Examine each line of the data. Copy those that contain the string "scene".

** Start of Exercise materials **

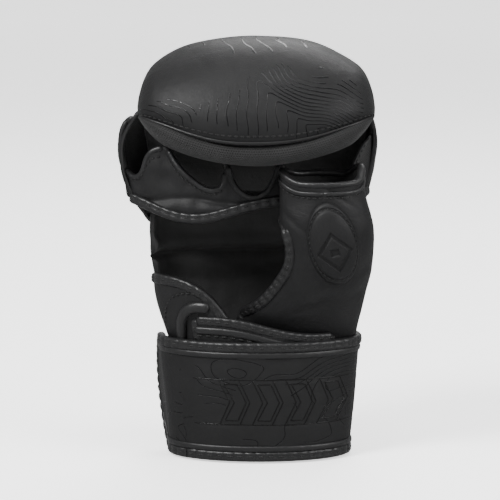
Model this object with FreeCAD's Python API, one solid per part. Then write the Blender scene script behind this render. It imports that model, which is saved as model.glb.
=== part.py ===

** End of Exercise materials **
** Start of Exercise materials **

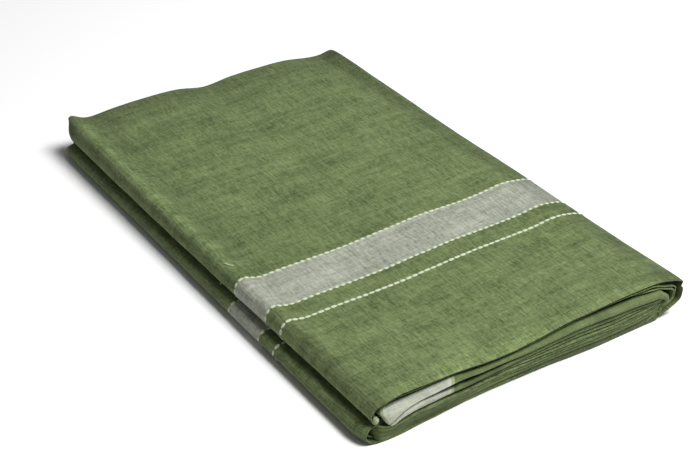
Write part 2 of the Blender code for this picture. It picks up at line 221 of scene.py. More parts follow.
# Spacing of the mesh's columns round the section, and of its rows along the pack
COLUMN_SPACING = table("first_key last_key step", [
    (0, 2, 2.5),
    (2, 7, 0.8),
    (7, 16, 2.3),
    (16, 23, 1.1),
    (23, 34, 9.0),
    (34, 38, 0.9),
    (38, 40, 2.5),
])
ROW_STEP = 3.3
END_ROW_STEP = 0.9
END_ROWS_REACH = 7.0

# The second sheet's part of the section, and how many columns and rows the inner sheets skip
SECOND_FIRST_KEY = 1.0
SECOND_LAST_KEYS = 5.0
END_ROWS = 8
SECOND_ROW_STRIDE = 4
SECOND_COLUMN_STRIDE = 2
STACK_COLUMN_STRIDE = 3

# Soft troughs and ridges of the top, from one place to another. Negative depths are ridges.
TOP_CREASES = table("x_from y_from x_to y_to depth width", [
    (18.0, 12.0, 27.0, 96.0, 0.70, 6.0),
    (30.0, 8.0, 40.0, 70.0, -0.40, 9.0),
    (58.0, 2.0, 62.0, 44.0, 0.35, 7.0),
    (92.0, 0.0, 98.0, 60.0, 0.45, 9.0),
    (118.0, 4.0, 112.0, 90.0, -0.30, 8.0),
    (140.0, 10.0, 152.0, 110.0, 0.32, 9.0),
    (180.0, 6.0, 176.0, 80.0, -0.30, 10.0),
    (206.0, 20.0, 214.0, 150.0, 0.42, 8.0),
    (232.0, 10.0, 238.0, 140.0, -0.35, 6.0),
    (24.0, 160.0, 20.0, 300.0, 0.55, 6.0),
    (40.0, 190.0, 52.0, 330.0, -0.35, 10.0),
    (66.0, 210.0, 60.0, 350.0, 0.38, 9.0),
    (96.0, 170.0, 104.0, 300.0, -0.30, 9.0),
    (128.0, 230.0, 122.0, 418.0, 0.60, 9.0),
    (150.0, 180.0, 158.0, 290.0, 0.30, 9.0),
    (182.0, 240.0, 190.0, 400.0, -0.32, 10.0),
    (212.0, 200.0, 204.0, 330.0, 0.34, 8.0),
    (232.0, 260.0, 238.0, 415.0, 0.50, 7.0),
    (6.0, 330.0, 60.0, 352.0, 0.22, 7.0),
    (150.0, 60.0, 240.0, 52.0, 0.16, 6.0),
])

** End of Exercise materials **

Solved problem:
Model this object with FreeCAD's Python API, one solid per part. Then write the Blender scene script behind this render. It imports that model, which is saved as model.glb.
Write part 2 of the Blender code for this picture. It picks up at line 221 of scene.py. More parts follow.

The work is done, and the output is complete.